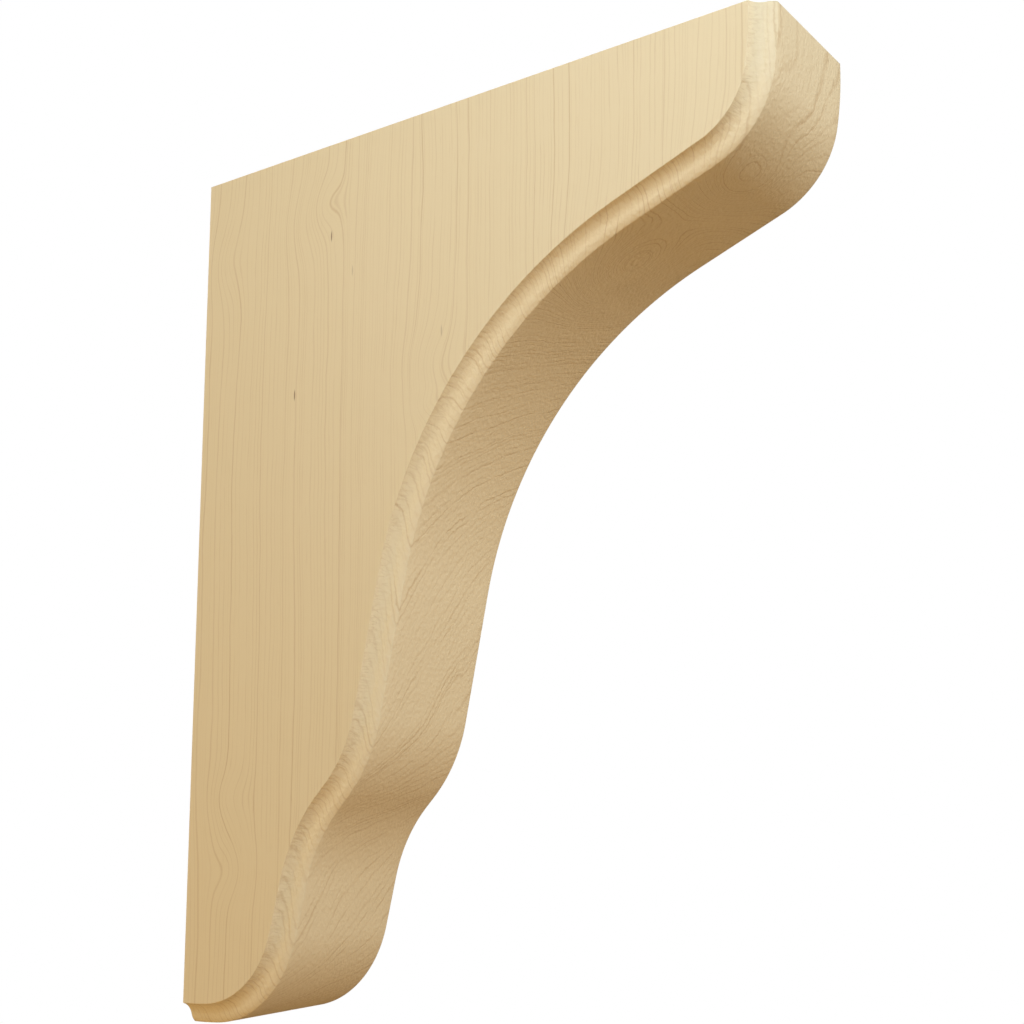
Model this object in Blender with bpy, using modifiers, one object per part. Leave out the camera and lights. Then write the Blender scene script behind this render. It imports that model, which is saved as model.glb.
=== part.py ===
"""Wooden corbel bracket: one block of hardwood, sawn to a scrolled outline and moulded on both front edges.

Metres. The origin is the middle of the back, the face that meets the wall. +X points out from the wall,
+Y runs across the width and +Z points up. Angles are in degrees.
"""
from math import acos, ceil, cos, degrees, dist, radians, sin

import bmesh
import bpy
from mathutils import Matrix

MM = 0.001

# The block
HEIGHT = 254 * MM
PROJECTION = 194 * MM
WIDTH = 48 * MM

# The scrolled front, from the shelf down to the wall. An angle is the slope that a stretch ends at:
# 0 is straight down, 90 is straight in towards the wall.
BROW_RADIUS = 97 * MM
BROW_ANGLE = 10.6
NOSE_RADIUS = 26.7 * MM
NOSE_ANGLE = 69.2
UNDERSIDE_LENGTH = 26.5 * MM
THROAT_RADIUS = 118.3 * MM
THROAT_ANGLE = 12.5
STEM_LENGTH = 38.3 * MM
KNEE_RADIUS = 43.9 * MM
KNEE_ANGLE = 45
WAIST_LENGTH = 3.6 * MM
HOLLOW_RADIUS = 44.5 * MM
HOLLOW_ANGLE = 14.2
SHANK_LENGTH = 14.5 * MM
TOE_RADIUS = 33.3 * MM
TOE_ANGLE = 85
FOOT_RADIUS = 112 * MM
FOOT_ANGLE = 90

# The moulded edge: a cove beside the flat face, then a bead that meets the front in a crisp arris.
# An angle is the slope to the flat face.
EDGE_REACH = 5.6 * MM
EDGE_DEPTH = 4.8 * MM
COVE_RADIUS = 4.8 * MM
COVE_START_ANGLE = 75
COVE_ANGLE = 15
BEAD_RADIUS = 4.35 * MM
BEAD_ANGLE = 50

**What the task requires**
Give the material above again, word for word.

**Exercise result**
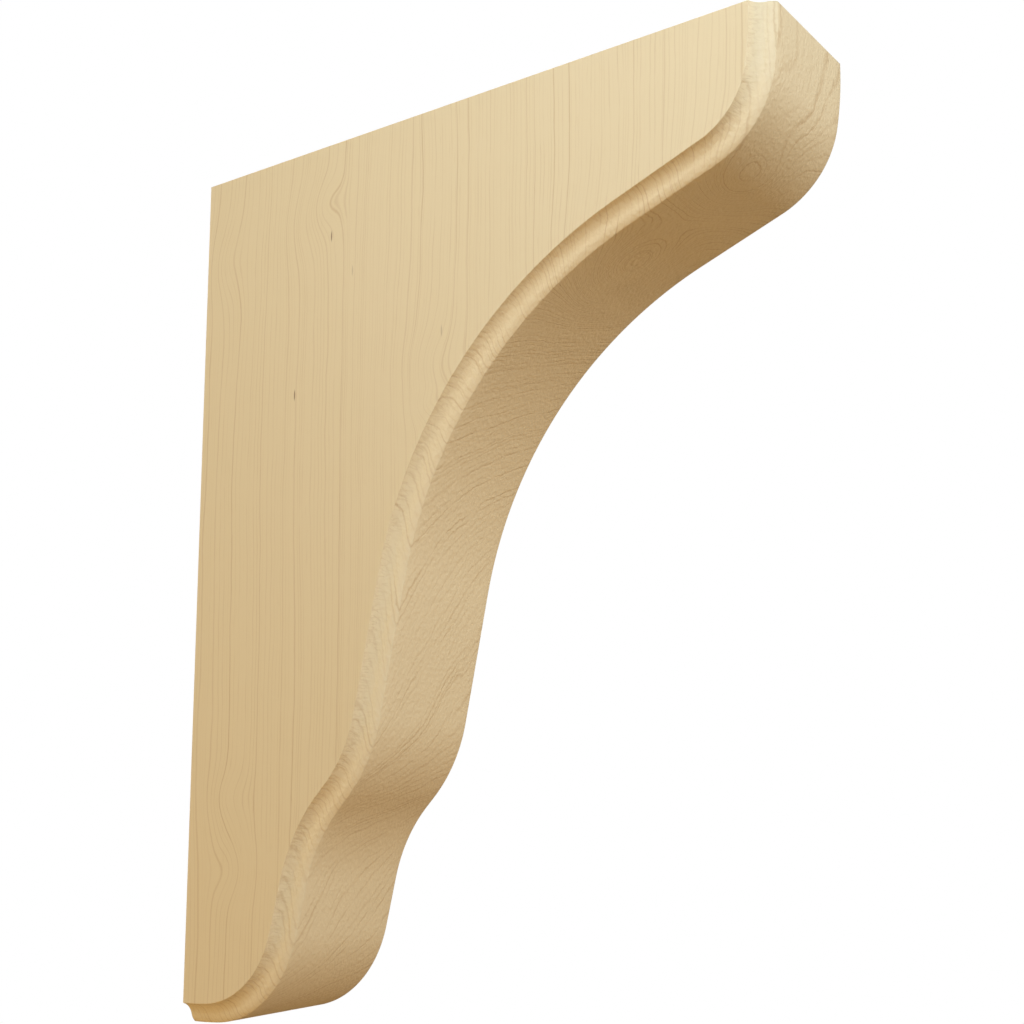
Model this object in Blender with bpy, using modifiers, one object per part. Leave out the camera and lights. Then write the Blender scene script behind this render. It imports that model, which is saved as model.glb.
=== part.py ===
"""Wooden corbel bracket: one block of hardwood, sawn to a scrolled outline and moulded on both front edges.

Metres. The origin is the middle of the back, the face that meets the wall. +X points out from the wall,
+Y runs across the width and +Z points up. Angles are in degrees.
"""
from math import acos, ceil, cos, degrees, dist, radians, sin

import bmesh
import bpy
from mathutils import Matrix

MM = 0.001

# The block
HEIGHT = 254 * MM
PROJECTION = 194 * MM
WIDTH = 48 * MM

# The scrolled front, from the shelf down to the wall. An angle is the slope that a stretch ends at:
# 0 is straight down, 90 is straight in towards the wall.
BROW_RADIUS = 97 * MM
BROW_ANGLE = 10.6
NOSE_RADIUS = 26.7 * MM
NOSE_ANGLE = 69.2
UNDERSIDE_LENGTH = 26.5 * MM
THROAT_RADIUS = 118.3 * MM
THROAT_ANGLE = 12.5
STEM_LENGTH = 38.3 * MM
KNEE_RADIUS = 43.9 * MM
KNEE_ANGLE = 45
WAIST_LENGTH = 3.6 * MM
HOLLOW_RADIUS = 44.5 * MM
HOLLOW_ANGLE = 14.2
SHANK_LENGTH = 14.5 * MM
TOE_RADIUS = 33.3 * MM
TOE_ANGLE = 85
FOOT_RADIUS = 112 * MM
FOOT_ANGLE = 90

# The moulded edge: a cove beside the flat face, then a bead that meets the front in a crisp arris.
# An angle is the slope to the flat face.
EDGE_REACH = 5.6 * MM
EDGE_DEPTH = 4.8 * MM
COVE_RADIUS = 4.8 * MM
COVE_START_ANGLE = 75
COVE_ANGLE = 15
BEAD_RADIUS = 4.35 * MM
BEAD_ANGLE = 50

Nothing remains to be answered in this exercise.